Samantha Chantal Dobrowolski  afirmou que o crime organizado é um fenômeno que ultrapassa as fronteiras nacionais no novo desenho do mundo. “As organizações criminosas estão exportando sua tecnologia para a Europa e países europeus estão preocupados. O movimento que cresce no Brasil a partir dos anos 90 tem a ver com combate a carteis e suborno transacional, ou seja, é um efeito da globalização econômica”. Segundo ela, as estruturas de combate e fiscalização do crime esbarram na falta de infraestrutura nos órgãos.

“Corrupção, crime organizado e sistema prisional são faces de uma mesma realidade”, disse Cardozo. Para o ex-ministro petista, boa parte da violência no Brasil se relaciona com o sistema prisional. “E nós não falamos disso, só falamos em aumentar a pena e prender.”

Ele lembrou que, quando era ministro, o Brasil detinha a quarta maior população carcerária do mundo, atrás apenas de Estados Unidos, China e Rússia. Hoje já estamos em terceiro, à frente da Rússia.

Moro e Al Janiah

À RBA, Cardozo falou sobre sua impressão a respeito do ministro da Justiça, Sergio Moro, e comentou o ataque ao restaurante Al Janiah, na madrugada de domingo (1º). “Tem que haver resposta imediata e efetiva das autoridades”, disse, sobre o restaurante árabe. “As autoridades não podem tolerar isso e não podem se acumpliciar silenciosamente. É um crime que tem que ser investigado e punido com o máximo de rigor.”

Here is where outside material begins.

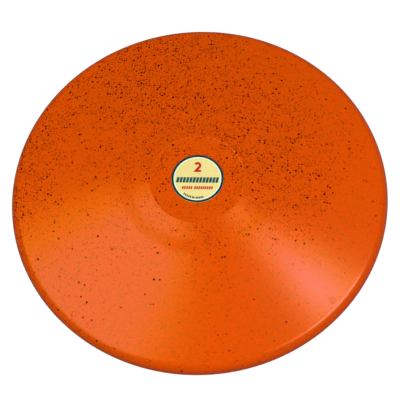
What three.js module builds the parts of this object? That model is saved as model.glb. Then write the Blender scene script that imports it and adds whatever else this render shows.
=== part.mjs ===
// A soft practice discus of the 2 kg class. It is a hollow moulded skin, filled with dense ballast
// through a hole in its lower hub face. A barbed plug closes the hole, and a round label let into
// each hub face carries the weight mark and covers the plug.
// Millimetres, +Z up, with the origin at the centre of the lower hub face.
import * as THREE from "three";

// Overall form of the moulding
const discusDiameter = 220; // over the parting bead on the rim
const hubThickness = 45; // from hub face to hub face
const hubDiameter = 56; // flat centre of each face
const rimRadius = 6.4; // rounding of the edge

// Each face flattens a little on a narrow land before it runs straight down to the rim
const landInnerDiameter = 73;
const landOuterDiameter = 90;
const landInnerDrop = 1.7; // below the hub face
const landOuterDrop = 3.15; // below the hub face

// Bead that the mould's joint leaves round the rim
const beadHeight = 0.15;
const beadWidth = 0.9;
const beadCrestShare = 1 / 3; // width of the bead's crest

// Wall of the skin, and the cavity that holds the ballast
const skinWall = 5; // at the hub faces
const cavityHubDiameter = 54; // flat centre of the cavity's floor and roof
const rimSolidWidth = 12; // solid material from the edge to the cavity
const cavityRimRadius = 3;

// Filling hole, its countersunk seat and the boss that thickens the wall round it
const fillerHoleDiameter = 12;
const fillerSeatDiameter = 20;
const fillerSeatDepth = 2;
const fillerBossDiameter = 28;
const fillerBossHeight = 4;

// Labels and the shallow pockets that they lie in
const labelDiameter = 30;
const labelThickness = 0.4;
const labelEdgeChamfer = 0.12;
const labelRecess = 0.1; // how far the label's face lies below the hub face
const labelPocketClearance = 0.3; // all round the label

// Plug
const plugClearance = 0.3; // between the plug and the walls beside it
const plugBarbOverhang = 1.1; // how far the barb reaches past the hole's wall
const plugBarbHeight = 3;
const plugNoseDiameter = 8;

// Ballast
const ballastClearance = 0.3; // between the ballast and the cavity's walls

// Fineness of the turned surfaces
const turnSteps = 84;
const rimArcSteps = 8; // on each half of the rim
const cavityArcSteps = 4; // on each half of the cavity's edge

const discusRadius = discusDiameter / 2;
const midHeight = hubThickness / 2;
const point = (radius, height) => new THREE.Vector2(radius, height);

// Points of a half profile mirrored to below the mid plane, in the same order
const below = (points) => points.map((p) => point(p.x, -p.y));

// Angle above the mid plane at which a straight line from a point touches a circle on that plane
function tangentAngle(from, centreRadius, circleRadius) {
  const toPoint = Math.atan2(from.y, from.x - centreRadius);
  const distance = Math.hypot(from.x - centreRadius, from.y);
  return toPoint - Math.acos(circleRadius / distance);
}

// Points of an arc about a centre on the mid plane, from one angle down to another
function arcPoints(centreRadius, circleRadius, fromAngle, toAngle, steps) {
  return Array.from({ length: steps + 1 }, (_, i) => {
    const angle = fromAngle + ((toAngle - fromAngle) * i) / steps;
    return point(centreRadius + circleRadius * Math.cos(angle), circleRadius * Math.sin(angle));
  });
}

// Turns a profile of radii and heights above the mid plane about the Z axis
function turned(profile) {
  const raised = profile.map((p) => point(p.x, p.y + midHeight));
  return new THREE.LatheGeometry(raised, turnSteps).rotateX(Math.PI / 2);
}

// Upper half of the outer face, from the hub's edge to the parting bead's crest
function faceProfile() {
  const centreRadius = discusRadius - beadHeight - rimRadius;
  const landOuter = point(landOuterDiameter / 2, midHeight - landOuterDrop);
  const beadAngle = Math.asin(beadWidth / 2 / rimRadius);
  const startAngle = tangentAngle(landOuter, centreRadius, rimRadius);
  return [
    point(hubDiameter / 2, midHeight),
    point(landInnerDiameter / 2, midHeight - landInnerDrop),
    landOuter,
    ...arcPoints(centreRadius, rimRadius, startAngle, beadAngle, rimArcSteps),
    point(discusRadius, (beadWidth / 2) * beadCrestShare),
  ];
}

// Upper half of the ballast cavity, from the edge of its flat roof to the mid plane.
// An inset shrinks it evenly, for what fills it.
function cavityProfile(inset) {
  const circleRadius = cavityRimRadius - inset;
  const centreRadius = discusRadius - rimSolidWidth - cavityRimRadius;
  const roofEdge = point(cavityHubDiameter / 2, midHeight - skinWall - inset);
  const startAngle = tangentAngle(roofEdge, centreRadius, circleRadius);
  return [roofEdge, ...arcPoints(centreRadius, circleRadius, startAngle, 0, cavityArcSteps)];
}

// Heights below the mid plane that the skin, the plug and the ballast share
const pocketFloor = midHeight - labelRecess - labelThickness;
const seatFloor = pocketFloor - fillerSeatDepth;
const cavityRoof = midHeight - skinWall;
const bossTop = cavityRoof - fillerBossHeight;
const pocketRadius = labelDiameter / 2 + labelPocketClearance;
const holeRadius = fillerHoleDiameter / 2;
const barbRadius = holeRadius + plugBarbOverhang;
const barbBase = bossTop - plugClearance;
const plugTip = barbBase - plugBarbHeight;

function outerSkin() {
  const face = faceProfile();
  const cavity = cavityProfile(0);
  return turned([
    point(0, cavityRoof),
    ...cavity,
    ...below(cavity).toReversed().slice(1),
    point(fillerBossDiameter / 2, -cavityRoof),
    point(fillerBossDiameter / 2, -bossTop),
    point(holeRadius, -bossTop),
    point(holeRadius, -seatFloor),
    point(fillerSeatDiameter / 2, -seatFloor),
    point(fillerSeatDiameter / 2, -pocketFloor),
    point(pocketRadius, -pocketFloor),
    point(pocketRadius, -midHeight),
    ...below(face),
    ...face.toReversed(),
    point(pocketRadius, midHeight),
    point(pocketRadius, pocketFloor),
    point(0, pocketFloor),
  ]);
}

// The fill takes the cavity's shape, with a well over the boss and the plug's barb
function ballastCore() {
  const fill = cavityProfile(ballastClearance);
  const wellRadius = fillerBossDiameter / 2 + ballastClearance;
  const barbWellRadius = barbRadius + ballastClearance;
  return turned([
    point(0, -plugTip + ballastClearance),
    point(barbWellRadius, -plugTip + ballastClearance),
    point(barbWellRadius, -bossTop + ballastClearance),
    point(wellRadius, -bossTop + ballastClearance),
    point(wellRadius, -cavityRoof + ballastClearance),
    ...below(fill),
    ...fill.toReversed().slice(1),
    point(0, cavityRoof - ballastClearance),
  ]);
}

// Flanged plug, pushed in from below until its barb springs out over the boss
function fillerPlug() {
  const flangeRadius = fillerSeatDiameter / 2 - plugClearance;
  const shankRadius = holeRadius - plugClearance;
  return turned([
    point(0, -pocketFloor),
    point(flangeRadius, -pocketFloor),
    point(flangeRadius, -seatFloor),
    point(shankRadius, -seatFloor),
    point(shankRadius, -barbBase),
    point(barbRadius, -barbBase),
    point(plugNoseDiameter / 2, -plugTip),
    point(0, -plugTip),
  ]);
}

// A disc lying on its pocket's floor: side is 1 for the upper hub face and -1 for the lower one
function label(side) {
  const back = side * pocketFloor;
  const front = back + side * labelThickness;
  const radius = labelDiameter / 2;
  const edge = [
    point(0, back),
    point(radius, back),
    point(radius, front - side * labelEdgeChamfer),
    point(radius - labelEdgeChamfer, front),
    point(0, front),
  ];
  return turned(side > 0 ? edge : edge.reverse());
}

function finish(colour, roughness) {
  return new THREE.MeshStandardMaterial({ color: colour, roughness, metalness: 0 });
}

const softSkin = finish(0xd9500a, 0.42);
const ballastFill = finish(0x3b3733, 0.85);
const plugPlastic = finish(0xb8480f, 0.5);
const labelFilm = finish(0xf4e39c, 0.35);

const discus = new THREE.Group();
const pieces = [
  ["outer_skin", outerSkin(), softSkin],
  ["ballast_core", ballastCore(), ballastFill],
  ["filler_plug", fillerPlug(), plugPlastic],
  ["upper_label", label(1), labelFilm],
  ["lower_label", label(-1), labelFilm],
];
for (const [name, geometry, material] of pieces) {
  const mesh = new THREE.Mesh(geometry, material);
  mesh.name = name;
  discus.add(mesh);
}

export default discus;
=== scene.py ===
import math

import bmesh
import bpy
from mathutils import Matrix, Vector


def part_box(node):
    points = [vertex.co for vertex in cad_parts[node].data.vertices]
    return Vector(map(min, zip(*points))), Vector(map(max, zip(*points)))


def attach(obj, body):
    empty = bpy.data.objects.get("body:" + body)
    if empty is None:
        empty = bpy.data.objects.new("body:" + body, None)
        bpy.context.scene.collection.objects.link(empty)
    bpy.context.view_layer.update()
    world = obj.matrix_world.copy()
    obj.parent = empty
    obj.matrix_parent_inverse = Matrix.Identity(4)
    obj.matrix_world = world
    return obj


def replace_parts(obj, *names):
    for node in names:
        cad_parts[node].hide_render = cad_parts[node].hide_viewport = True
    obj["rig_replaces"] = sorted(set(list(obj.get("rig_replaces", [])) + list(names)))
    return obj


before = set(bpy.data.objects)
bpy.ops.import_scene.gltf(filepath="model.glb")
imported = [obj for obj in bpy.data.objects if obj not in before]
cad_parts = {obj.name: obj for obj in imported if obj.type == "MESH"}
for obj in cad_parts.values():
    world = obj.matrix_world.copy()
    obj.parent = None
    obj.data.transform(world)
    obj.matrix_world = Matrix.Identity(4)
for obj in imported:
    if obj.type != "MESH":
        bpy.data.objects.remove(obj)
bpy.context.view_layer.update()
scene = bpy.context.scene
millimetre = 0.001
print("frame loaded, nodes:", ", ".join(sorted(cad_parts)))


def boxSize(nodeName):
    # outer radius, lowest and highest point of a turned node, in millimetres
    low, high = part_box(nodeName)
    return high.x / millimetre, low.z / millimetre, high.z / millimetre


discusRadius, lowestFace, highestFace = boxSize("outer_skin")
midHeight = (lowestFace + highestFace) / 2
labelRadius, labelBack, labelFront = boxSize("upper_label")
middle = Vector((0, 0, midHeight * millimetre))

# Camera, worked out from the outline, the hub and the label in the photograph
cameraValues = {
    "distance": 0.8637,  # metres from the middle of the discus
    "azimuth": 6.4,  # degrees round the discus, which sets the label level in the picture
    "elevation": 65.06,
    "roll": -5.346,
    "pan": 0.0188,  # degrees to the right of the middle of the discus
    "tilt": -0.1988,  # degrees above it
    "lens": 132.72,
    "clipStart": 0.01,  # metres
}
viewTurn = Matrix.Rotation(math.radians(cameraValues["azimuth"]), 3, "Z")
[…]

Sobre Moro, afirmou ter se surpreendido muito quando o ex-juiz aceitou o cargo de ministro de Jair Bolsonaro. “Fiquei bastante impactado, porque quem tinha atuado como juiz nas causas em que atuou deveria ter-se autolimitado, não atuar num governo que, de certa forma, ele contribuiu direta ou indiretamente para eleger.”